Una reazione decisamente opposta, invece, quella espressa dal corpo docente e dagli studenti del liceo monzese: “L’iniziativa è stata accolta bene, sia dagli studenti, che dai professori, molti dei quali ci hanno sostenuto. I coetanei maschi che hanno deciso di non indossare la gonna hanno reagito bene, non ci sono stati commenti e anzi, spesso anche chi non indossava una gonna (visto che nulla è stato imposto, nessuno è stato obbligato a indossarne una!) in realtà era d’accordo con il messaggio e appoggiava l’iniziativa”.

Esempio, educazione e rispetto per sconfiggere la violenza

Zucchingonna si prefigge la volontà di abbattere stereotipi di genere e soprattutto di contrastare la sessualizzazione del corpo femminile. Una piaga sociale a cui ogni giorno assistiamo e che appare ancora difficile da sradicare. Ma come fare a credere in un cambiamento? La violenza - rispondono gli intervistati - si combatte con il rispetto: “L’esempio e l’educazione sono le basi di una tale “rivoluzione”, che speriamo la nuova generazione sia in grado di comprendere e mettere in atto ancor meglio delle precedenti”.
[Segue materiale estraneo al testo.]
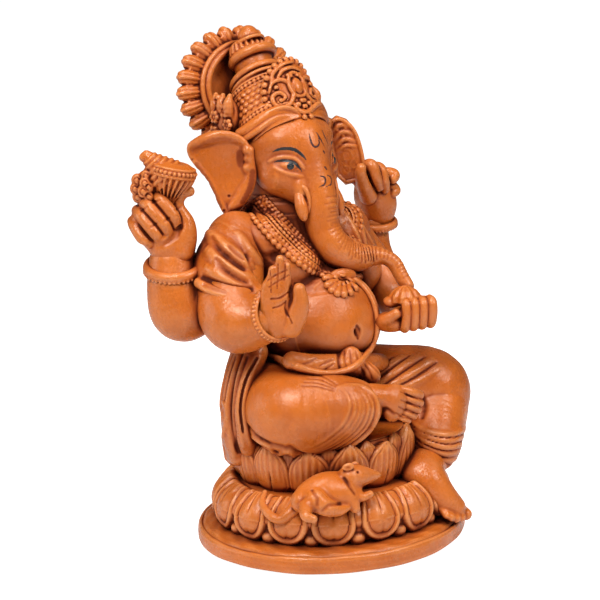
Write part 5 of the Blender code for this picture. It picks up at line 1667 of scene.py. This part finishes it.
def main():
    """Builds every piece, in an order that has each one ready before others are laid on it."""
    plinth()
    lower_lotus()
    upper_lotus()
    torso()
    shawl()
    hanging_drape()
    right_leg()
    left_leg()
    right_foot()
    left_foot()
    waist_cloth()
    rear = [(26, 22, 104, 8.6), (40, 23.5, 90.6, 10.6), (46.6, 24.8, 86.6, 11.2), (48.6, 26.2, 94.5, 9.8),
            (48.8, 27.4, 104, 7.8)]
    limb("right_rear_arm_sculpt", "right_rear_arm", [(-x, y, z, r) for x, y, z, r in rear])
    limb("left_rear_arm_sculpt", "left_rear_arm",
         [(26, 22, 104, 8.6), (39, 23.5, 93, 8.6), (46.6, 25.4, 90.0, 8.2), (48.6, 27.2, 96.0, 6.2),
          (48.8, 28.0, 105, 5.6)])
    limb("right_front_arm_sculpt", "right_front_arm",
         [(-28, 17, 105, 10.4), (-35.5, 11, 92.6, 11.8), (-38.0, 5, 85.4, 12.2), (-36.4, -3.5, 85.2, 9.2),
          (-34.2, -9.5, 87.6, 7.0)])
    limb("left_front_arm_sculpt", "left_front_arm",
         [(26, 18, 104, 9.5), (33, 13, 92, 9.0), (35, 4, 82.5, 8.0), (33.5, -4.5, 79.5, 6.4),
          (31, -9.5, 80.0, 5.6)])
    right_rear_hand()
    left_rear_hand()
    blessing_hand()
    giving_hand()
    beaded_bangle("right_rear_bangle_sculpt", "right_rear_bangle", REAR_HAND + VIEW @ (1.8, 0.4, -12.4), 9.3,
                  1.9,
                  VIEW @ spin(x=16), 0.75, 1.6, ridge=-2.6)
    beaded_bangle("left_rear_bangle_sculpt", "left_rear_bangle", LEFT_REAR_HAND + VIEW @ (-0.6, 0.4, -11.4),
                  7.0, 1.5,
                  VIEW @ spin(x=12), 0.6, 1.2)
    beaded_bangle("right_front_bangle_sculpt", "right_front_bangle", (-33.8, -10.8, 88.6), 8.7, 1.15,
                  spin(x=76), 0.7, -1.2, ridge=1.4)
    beaded_bangle("left_front_bangle_sculpt", "left_front_bangle", (32.4, -8.0, 79.6), 6.6, 1.2,
                  spin(x=80, z=48), 0.55, 0.7)
    conch()
    axe()
    sweet()
    head()
    tusk(-1, "right_tusk")
    tusk(1, "left_tusk")
    ear(-1, "right_ear")
    ear(1, "left_ear")
    crown()
    crown_plate()
    finial()
    halo()
    rosette(-1, "right_rosette")
    rosette(1, "left_rosette")
    necklaces()
    pendant()
    sacred_thread()
    mouse()
    material = resin()
    values = wash_wear_and_painted_shade()
    for name, (points, quads, nodes) in PIECES.items():
        recess, ridge = values[name]
        # The recess attribute carries the dark wash together with the painted shade.
        obj = piece_object(name, points, quads, {"recess": recess, "ridge": ridge})
        obj.data.materials.append(material)
        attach(obj, "root")
        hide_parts(*nodes)
    eyes()


def eyes():
    """Painted brows, lids, irises and brow and trunk marks: thin strokes laid on the head's skin."""
    points, quads, _ = PIECES["head_sculpt"]
    normal = normals_of(points, quads)
    skin = BLOCKS["head_sculpt"]
    black = paint("eye_black", (0.012, 0.011, 0.011), 0.4)
    grey = paint("eye_grey", (0.012, 0.018, 0.02), 0.2)
    wash = paint("mark_wash", (0.045, 0.004, 0.002), 0.6)

    def nearness(strokes, side):
        weight = np.full(len(points), 9.0)
        for line in strokes:
            for spot in spline(laid(skin, line), 6):
                if side < 0 or spot[0] < -10.0:
                    weight = np.minimum(weight,
                                        np.linalg.norm(points - spot[:3] * (-side, 1, 1), axis=1) - spot[3])
        return weight

    lines = [
        [(-10.5, 53.2, 0.1), (-8.3, 54.3, 0.55), (-5.1, 54.8, 0.75), (-1.8, 54.3, 0.72), (0.7, 52.5, 0.6),
         (2.9, 50.0, 0.14)],
         [(-10.1, 49.6, 0.2), (-7.6, 50.4, 0.5), (-4.7, 50.3, 0.75), (-2.0, 49.5, 0.75), (-0.2, 47.8, 0.45),
          (1.1, 45.6, 0.1)], [(-5.8, 47.2, 0.1), (-3.6, 46.5, 0.22), (-1.1, 46.7, 0.2), (0.7, 46.3, 0.1)], ]
    marks = [
        [(3.3, 60.1, 0.3), (4.0, 57.2, 0.5), (5.4, 55.4, 0.5), (6.9, 56.5, 0.5), (6.5, 59.4, 0.3)],
        [(5.8, 60.8, 0.3), (7.2, 58.6, 0.5), (8.7, 55.7, 0.3)],
        [(8.0, 61.5, 0.3), (9.0, 59.0, 0.45), (10.1, 56.5, 0.3)],
        [(7.2, 44.9, 0.3), (9.0, 44.2, 0.5), (9.0, 42.0, 0.5), (6.9, 40.9, 0.3)],
        [(9.8, 45.2, 0.3), (11.2, 44.2, 0.45), (11.2, 42.0, 0.45), (9.4, 40.9, 0.3)],
        [(8.5, 53.9, 0.5), (8.9, 53.2, 0.5)],
        [(9.0, 48.1, 0.5), (9.6, 47.4, 0.5)],
    ]
    for side, label in ((-1, "right"), (1, "left")):
        film(f"{label}_eye_lines", points, quads, normal, nearness(lines, side), 0.05, black,
             [f"{label}_eye"])
        iris = laid(skin, [(-3.4, 48.4)])[0, :3] * (-side, 1, 1)
        near_iris = np.linalg.norm(points - iris, axis=1)
        film(f"{label}_iris", points, quads, normal, near_iris - 1.4, 0.07, grey, [])
        film(f"{label}_pupil", points, quads, normal, near_iris - 0.7, 0.1, black, [])
    film("brow_marks", points, quads, normal, nearness(marks, -1), 0.04, wash, [])


def film(name, points, quads, normal, weight, lift, material, nodes):
    """A thin closed film over the part of a skin where weight is below zero."""
    chosen = (weight[quads] < 0.35).all(1)
    used, faces = np.unique(quads[chosen], return_inverse=True)
    faces = faces.reshape(-1, 4)
    if not len(faces):
        raise SystemExit(f"{name} has no skin under it")
    level = np.clip(-weight[used] / 0.3 + 0.5, 0, 1) * (lift + 0.12) - 0.12
    top = points[used] + normal[used] * level[:, None]
    bottom = points[used] - normal[used] * 0.35
    count = len(used)
    edges = {}
    for quad in faces:
        for a, b in zip(quad, np.roll(quad, -1)):
            edges[(a, b)] = True
    rim = [(a, b) for a, b in edges if (b, a) not in edges]
    walls = np.array([(b, a, a + count, b + count) for a, b in rim])
    quads_all = np.vstack([faces, faces[:, ::-1] + count, walls])
    obj = piece_object(name, np.vstack([top, bottom]), quads_all, {})
    obj.data.materials.append(material)
    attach(obj, "root")
    if nodes:
        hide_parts(*nodes)


# Soft square lights: azimuth, elevation, distance in metres, width in metres, power in watts.
LIGHTS = (
    (-66, 50, 0.9, 0.32, 5.9),
    (16, 42, 0.9, 0.26, 3.4),
    (-30, 80, 0.9, 0.28, 2.5),
    (-128, 12, 0.9, 0.36, 1.3),
)
SKY = 0.1  # strength of the surrounding light


def seen(tree, socket, by_camera, by_others):
    """Gives a socket one value for what the camera sees directly and another for the light it sheds."""
    path = node(tree, "ShaderNodeLightPath")
    tree.links.new(mapped(tree, path.outputs["Is Camera Ray"], 0, 1, by_others, by_camera), socket)


def studio():
    """Pale floor, soft lights and the camera."""
    scene = bpy.context.scene
    floor = bpy.data.meshes.new("floor")
    size = 8.0  # half the floor's side, metres
    floor.from_pydata([(-size, -size, 0), (size, -size, 0), (size, size, 0), (-size, size, 0)], [],
                      [(0, 1, 2, 3)])
    ground = bpy.data.objects.new("floor", floor)
    scene.collection.objects.link(ground)
    ground.location.z = ORIGIN[2] - 0.0002
    matte = bpy.data.materials.new("pale_floor")
    matte.use_nodes = True
    shader = matte.node_tree.nodes["Principled BSDF"]
    shader.inputs["Base Color"].default_value = (0.9, 0.9, 0.9, 1)
    shader.inputs["Roughness"].default_value = 0.9
    shader.inputs["Specular IOR Level"].default_value = 0.1
    shader.inputs["Emission Color"].default_value = (1, 1, 1, 1)
    seen(matte.node_tree, shader.inputs["Emission Strength"], 0.95, 0.0)
    floor.materials.append(matte)

    world = bpy.data.worlds.new("studio")
    world.use_nodes = True
    world.node_tree.nodes["Background"].inputs["Color"].default_value = (1, 1, 1, 1)
    seen(world.node_tree, world.node_tree.nodes["Background"].inputs["Strength"], 1.0, SKY)
    scene.world = world

    scale = MM / 0.001
    target = Vector(ORIGIN) + Vector(TARGET * MM)
    for azimuth, elevation, distance, width, power in LIGHTS:
        a, e = math.radians(azimuth), math.radians(elevation)
        away = Vector((math.sin(a) * math.cos(e), -math.cos(a) * math.cos(e), math.sin(e)))
        data = bpy.data.lights.new("softbox", "AREA")
        data.size = width
        data.energy = power
        lamp = bpy.data.objects.new("softbox", data)
        lamp.location = target + away * distance
        lamp.rotation_euler = away.to_track_quat("Z", "Y").to_euler()
        scene.collection.objects.link(lamp)

    _, side, top, back = sight_frame()
    data = bpy.data.cameras.new("camera")
    data.sensor_width = SENSOR
    data.lens = LENS
    data.clip_start = 0.01
    data.clip_end = 40
    camera = bpy.data.objects.new("camera", data)
    place = Matrix((side, top, back)).transposed().to_4x4()
    place.translation = target + Vector(back) * (DISTANCE / 1000) * scale
    camera.matrix_world = place
    scene.collection.objects.link(camera)
    scene.camera = camera
    scene.view_settings.view_transform = "Standard"


main()
studio()
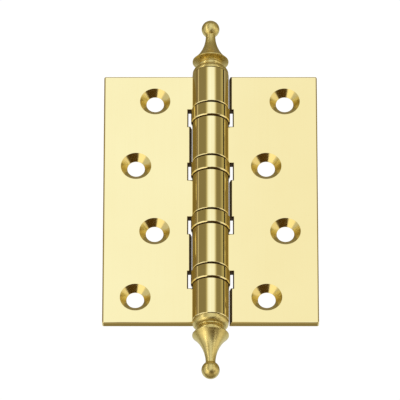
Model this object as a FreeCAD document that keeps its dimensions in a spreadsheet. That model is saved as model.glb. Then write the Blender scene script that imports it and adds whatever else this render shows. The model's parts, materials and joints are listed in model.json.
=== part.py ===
"""Ball-bearing butt hinge with ball-and-skirt finials, opened flat.

Frame: the pin's axis is Z, with the origin at its mid-height.  The fixed leaf lies on
the -X side and the swinging leaf on the +X side.  The countersunk faces look along -Y.
All lengths are in millimetres.
"""

import FreeCAD, Part
import math
import os
import re
import Sketcher

Vector = FreeCAD.Vector

# Driving dimensions.  Each becomes one aliased cell of the spreadsheet.
SIZES = {
    # leaves
    "leaf_height": 101.6,        # along the pin, all five knuckles and four bearings
    "leaf_width": 38.1,          # from the pin's axis to the outer edge
    "leaf_thickness": 2.5,
    "closed_gap": 1.6,           # between the leaves when they are folded shut
    "corner_radius": 0.5,        # the plates' outer corners
    "edge_break": 0.3,           # polished edge round the plate's front face
    "barrel_relief": 0.7,        # from a knuckle to the edge of the other leaf
    "notch_relief": 0.95,        # from a bearing to the notch beside it
    "notch_margin": 0.3,         # the notch's extra height above and below a bearing
    # screw holes
    "hole_radius": 3.1,
    "countersink_radius": 5.4,
    "countersink_angle": 90.0,
    "near_column": 19.8,         # from the pin's axis
    "far_column": 26.5,
    "outer_row": 40.35,          # from mid-height
    "inner_row": 13.45,
    # pin and knuckles
    "knuckle_length": 16.2,      # the three inner knuckles
    "knuckle_step": 0.45,        # the bearings stand this far out from the knuckles
    "knuckle_chamfer": 0.3,
    "pin_radius": 3.5,
    "pin_recess": 0.4,           # from a knuckle's end face down to the pin's end
    "pin_chamfer": 0.4,
    "running_clearance": 0.05,   # pin to the swinging knuckles, on the radius
    # thrust bearings, which set the barrel's thickness round the pin
    "bearing_height": 6.0,
    "race_bore_clearance": 0.15,
    "race_width": 2.4,           # the upper race, from its bore to its rim
    "race_slip": 0.2,            # from the upper race to the shell around it
    "shell_wall": 0.7,
    "shell_floor": 0.6,
    "shell_gap": 0.3,            # from the shell's rim to the knuckle above
    "shell_top_chamfer": 0.35,
    "shell_bottom_chamfer": 0.45,
    "ball_radius": 0.8,
    "ball_clearance": 0.08,
    "groove_depth": 0.25,
    "cage_thickness": 0.6,
    "cage_slip": 0.15,           # from the cage to the pin and to the shell
    "pocket_clearance": 0.08,
    # finials, heights counted outwards from the knuckle's end face
    "foot_step": 0.1,            # the foot is this much smaller than the knuckle
    "foot_height": 0.4,
    "dome_radius": 4.95,
    "dome_top": 2.4,
    "dome_curve": 2.0,
    "collar_top": 2.85,
    "bead_root": 4.2,
    "bead_bottom": 3.05,
    "bead_top": 4.45,
    "bead_curve": 0.85,
    "skirt_root_height": 4.75,
    "rim_step": 0.05,            # the skirt's rim is this much smaller than the knuckle
    "rim_bottom": 5.4,
    "rim_top": 5.7,
    "flare_curve": 15.0,
    "neck_radius": 1.72,
    "neck_top": 16.1,
    "ball_height": 19.4,         # the ball's centre
    "tip_radius": 3.2,
    # studs that hold the finials on the pin
    "stud_radius": 2.0,
    "stud_chamfer": 0.35,
    "stud_grip": 8.0,            # inside the pin
    "stud_reach": 7.0,           # inside the finial
    "tap_relief": 0.8,           # tapped hole beyond the stud's end
}
BALLS_PER_BEARING = 12
KNUCKLES = 5
BEARINGS = KNUCKLES - 1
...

Manifestazioni rispettose e pacifiche come quella degli studenti del liceo Zucchi ci appaiono come un primo piccolo grande passo verso qualcosa di concreto e realizzabile. Per farlo, però, serve l’aiuto di tutti, soprattutto delle istituzioni primarie: “L’educazione al rispetto parte dalle famiglie e dalle scuole. Bastano un esempio sano e non-patriarcale in famiglia e una buona educazione scolastica - che, per esempio, sia priva di commenti e battutine maschiliste - per plasmare nuove generazioni che abbiano come punti saldi la parità e la libertà” - suggeriscono i ragazzi.

La scuola: il luogo di partenza per aprire gli occhi

Le istituzioni scolastiche educano e preparano i giovani al mondo. L’esempio dato da presidi e docenti rimane fondamentale per avviare i ragazzi verso una società più inclusiva, paritaria e dove gli stereotipi possano lasciare spazio al rispetto verso l’altro.

I luoghi dell’educazione stanno alla base delle idee che regnano la società - ribadiscono gli studenti - e il miglior modo per combattere idee sbagliate è cercare di smettere di diffonderle tra le nuove generazioni”.